In the column, Wistrich made seven observations about the current nature of anti-Semitism. Among his observations were that the anti-Semitism of the far Right is less a threat than it used to be; that more Holocaust education will not do much to fight anti-Semitism; that hatred of Israel has become the new anti-Semitism; that anti-Semitism has gone through “Islamicization;” and that Jews, both in Israel and the diaspora, need “to rediscover, redefine and reassess their Jewish identity, core Jewish values and the depth of their own connection to the Land of Israel as well as to their historic heritage.”

Wistrich’s fourth point was that modern anti-Semitism is rooted in what called “Palestinianism.”

Today’s anti-Semitism is a product of a new civic religion that could be termed “Palestinianism.”

The official Palestinian narrative seeks to supplant Israel with a judenrein Palestine from the Mediterranean Sea to the Jordan River. In the case of Hamas, this intent is absolutely explicit. With Fatah, it is partly veiled for tactical reasons.

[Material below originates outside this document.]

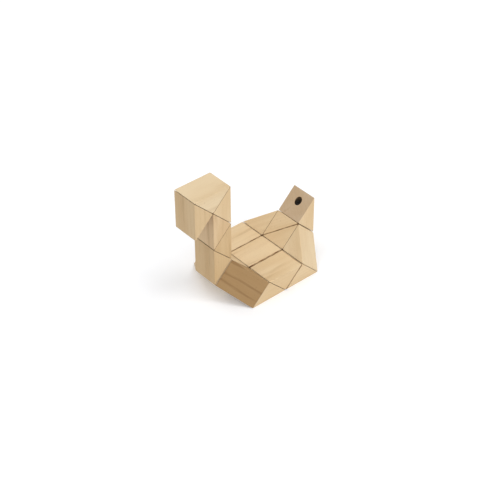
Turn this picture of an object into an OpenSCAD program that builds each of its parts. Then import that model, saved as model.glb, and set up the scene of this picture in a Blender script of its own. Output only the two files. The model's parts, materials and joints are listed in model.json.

But when it comes to the Palestinian ideology and the millions around the world who support it, virtually all actions of self-defense by Israel are instantly classified as “genocide,” demonized and treated as part of a sinister Jewish-imperialist conspiracy. Not surprisingly, then, pro-Palestine demonstrations, beginning in the summer of 2014, were often accompanied by ugly chants of “Death to the Jews” and anti-Semitic incidents.

However bleak Wistrich’s first six observations were, his final thought was hopeful.

Here, in the beating heart of the Jewish nation, where its body and soul come together in the City of Peace, we must be true to the national and universal vision of our biblical prophets. Anti-Semitism, the long shadow which has for so long accompanied our bi-millennial Diasporic tribulations, and nearly 70 years of renewed statehood, is neither “eternal” nor must it prevent Jews from fulfilling their ultimate destiny to one day become a “light unto the nations.”